Before posting this, I should give a language alert. It's a word Malloy uses, so I'll not change it, but rather let it tell you all you need to know about him.


MALLOY: Now you're thinking, Franklin! Every once in a while when you've done too much coke, a thought will get through, a real thought! In the interview in USA Today, Franklin also renewed his criticism of Islam, saying Muslims do not worship the same God the father I worship; uh, yes they do; but oh, oh the father thing in there...I see, OK.

Well, actually Franklin, you coked-out freak -- uh, Jews and Christians and Muslims all worship the same god. That's why you people are out of your goddamn minds because you're always killing each other! He took a swipe at Hinduism, saying - now get this. Now tell me this guy is not drugged out of his mind. Tell me this is not someone whose brain has been burned into a cinder from too much coke. 'No elephant with 100 arms can do anything for me!'


My understanding of Franklin Graham's past is that he was in rebellion years ago, but has since repented and now serves God. So for Malloy to refer back to Graham's past, as if it were still true, is simply to show that he does not believe in forgiveness and regeneration from God.

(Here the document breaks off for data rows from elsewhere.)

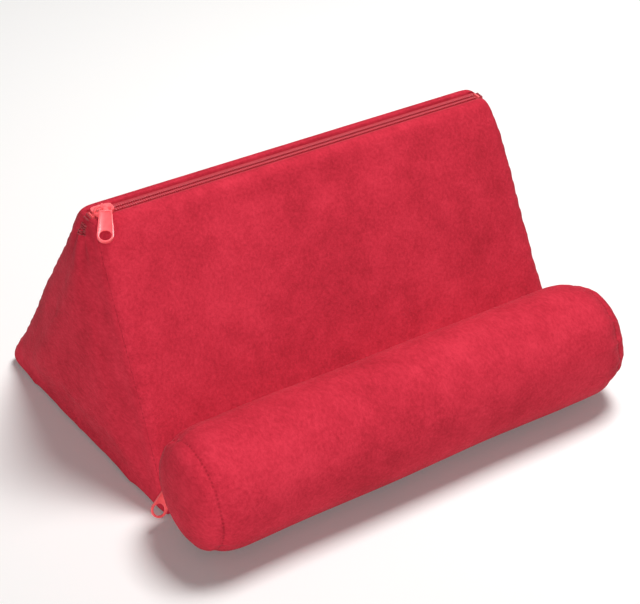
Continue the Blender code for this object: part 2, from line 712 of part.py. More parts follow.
# The roll pull lies flat against its slider and hangs outwards past the roll's end
eye_middle = SLIDER_TOP + GAP + PULL_THICKNESS / 2
roll_post = roll_frame @ Matrix.Translation((ROLL_SLIDER_X + ROLL_PIVOT_X, 0, eye_middle))
roll_hang = Matrix.Rotation(math.pi / 2 + ROLL_PULL_LIFT, 4, "Z")
add_pull("roll_zip_pull", roll_slider, roll_post @ roll_hang, pull_mesh(True))
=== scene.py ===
import math

import bmesh
import bpy
import numpy as np
from mathutils import Matrix, Vector, noise
from mathutils.bvhtree import BVHTree


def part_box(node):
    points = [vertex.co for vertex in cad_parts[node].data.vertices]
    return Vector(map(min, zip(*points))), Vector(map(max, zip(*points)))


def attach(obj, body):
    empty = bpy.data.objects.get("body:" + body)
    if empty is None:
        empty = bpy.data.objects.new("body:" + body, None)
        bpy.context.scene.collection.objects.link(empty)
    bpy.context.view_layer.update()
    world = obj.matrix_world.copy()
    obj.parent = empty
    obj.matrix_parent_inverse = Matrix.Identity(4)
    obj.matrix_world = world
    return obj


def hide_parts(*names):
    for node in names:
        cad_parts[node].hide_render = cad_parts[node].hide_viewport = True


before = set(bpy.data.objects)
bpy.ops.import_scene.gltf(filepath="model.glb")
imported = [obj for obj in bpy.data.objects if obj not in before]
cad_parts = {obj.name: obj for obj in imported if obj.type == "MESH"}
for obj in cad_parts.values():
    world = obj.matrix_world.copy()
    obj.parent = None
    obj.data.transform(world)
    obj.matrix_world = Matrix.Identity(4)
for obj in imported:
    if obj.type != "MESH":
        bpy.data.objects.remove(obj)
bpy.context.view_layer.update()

# The table top, the light and the camera
# A plain white table in a soft white room, with one broad lamp above it on the right and a
# wide fill at the front left that lights the stand and not the table.


def new_material(name):
    made = bpy.data.materials.new(name)
    made.use_nodes = True
    made.node_tree.nodes.clear()
    output = made.node_tree.nodes.new("ShaderNodeOutputMaterial")
    return made, made.node_tree.nodes, made.node_tree.links, output


def seen_directly(nodes, links):
    """Gives 1 where something is seen by the camera, in a gloss or through glass, else 0."""
    rays = nodes.new("ShaderNodeLightPath")
    seen = nodes.new("ShaderNodeMath")
    seen.operation = "MAXIMUM"
    seen_through = nodes.new("ShaderNodeMath")
    seen_through.operation = "MAXIMUM"
    links.new(rays.outputs["Is Camera Ray"], seen.inputs[0])
    links.new(rays.outputs["Is Glossy Ray"], seen.inputs[1])
    links.new(seen.outputs[0], seen_through.inputs[0])
    links.new(rays.outputs["Is Transmission Ray"], seen_through.inputs[1])
    return seen_through.outputs[0]


table_look, nodes, links, output = new_material("white_table")
paint = nodes.new("ShaderNodeBsdfPrincipled")
paint.inputs["Base Color"].default_value = (0.98, 0.965, 0.950, 1.0)
paint.inputs["Roughness"].default_value = 0.9
glow = nodes.new("ShaderNodeEmission")
glow.inputs["Color"].default_value = (1.0, 1.0, 1.0, 1.0)
share = nodes.new("ShaderNodeMath")
share.operation = "MULTIPLY"
share.inputs[1].default_value = 0.14
links.new(seen_directly(nodes, links), share.inputs[0])
mixed = nodes.new("ShaderNodeMixShader")
links.new(share.outputs[0], mixed.inputs["Fac"])
links.new(paint.outputs[0], mixed.inputs[1])
links.new(glow.outputs[0], mixed.inputs[2])
links.new(mixed.outputs[0], output.inputs["Surface"])

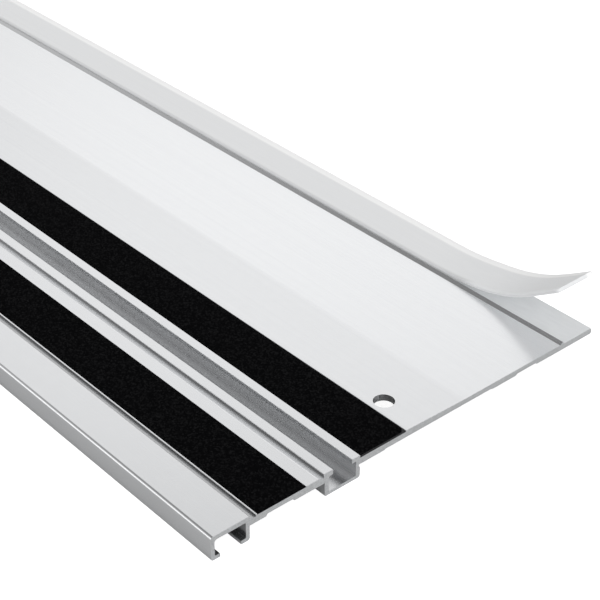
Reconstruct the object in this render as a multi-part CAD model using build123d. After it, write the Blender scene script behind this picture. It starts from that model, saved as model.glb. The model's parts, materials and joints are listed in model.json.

And Christianity, Judaism, and Islam do not worship the same God. While some confusion may be excused in regards to Christianity and Judaism, the separation between them came about with Christ. Islam's Allah has only a superficial similarity to the God, while in most things is a truly radical departure from the God of the Old Testament.

And if he wants to say that atheism is somehow more peaceful than religion, than I would simply point out the peaceful atheists of the Soviet Union, Communist China, Cambodia, Cuba, and no doubt a few other places where their atheism was promoted through the peaceful means of imprisoning and killing religious people.

malloy's 'national holiday'

Not to be charry about getting things going, here's an example of what I meant from the first post.


Malloy: Beck and Limbaugh Want Oklahoma City Bombing Repeated 'Endlessly'


Today, I think Glenn Beck and Rush Limbaugh want today to be declared, uh, a national holiday. I suggest it be called Beck Memorial Day. This is the kind of day 15 years ago when Beck was still working, uh, in a bath house as a towel boy. This is the kind of day that, 15 years ago that Beck, when he woke up and heard about the bombing of the Murrah Federal Building he applauded. He clapped. He danced. He jumped around like a drop of water on a hot pancake griddle! He was just as happy as could be! This is what Beck and Limbaugh and the rest of these right wing freaks want to see happen again. And again. And again. Endlessly.


I mean, seriously, can you, the reader, think of anything more hateful? Or a more clear example of hateful rhetoric? To claim that someone "clapped" and "danced" when he heard about the Oklahoma City bombing, to say that Beck and Limbaugh want that to be a day and an event that should be celebrated, comes closer to deranged madness than anything worth hearing or reading. And to claim that those on the right want such a thing to happen again is nothing but a blatant untruth.

why?

The inspiration for this site can be pretty plainly expressed by the words of Walli's quoted under the title.

"...but the hateful and even violent rhetoric that has been employed in the past, and is now having a resurgence again, is dangerous and destructive and should be renounced and rejected by people of faith and good will across the political spectrum."


I happen to agree with him, to a certain extent.

Which is the reason for this new blog--to show examples of what I consider "hateful and even violent rhetoric", but from the past and from things said in more recent times.

Probably the most telling difference between Wallis and myself will be this--he considers the rhetoric of US conservatives to be the "hateful and even violent rhetoric" that we are to avoid, while I think that it is liberals like Wallis himself who most often engage in that kind of speech and writing. And I intend to show it here.

Don't know if this will be an enjoyable place. It is meant to inform, and I hope you who will read it will leave informed.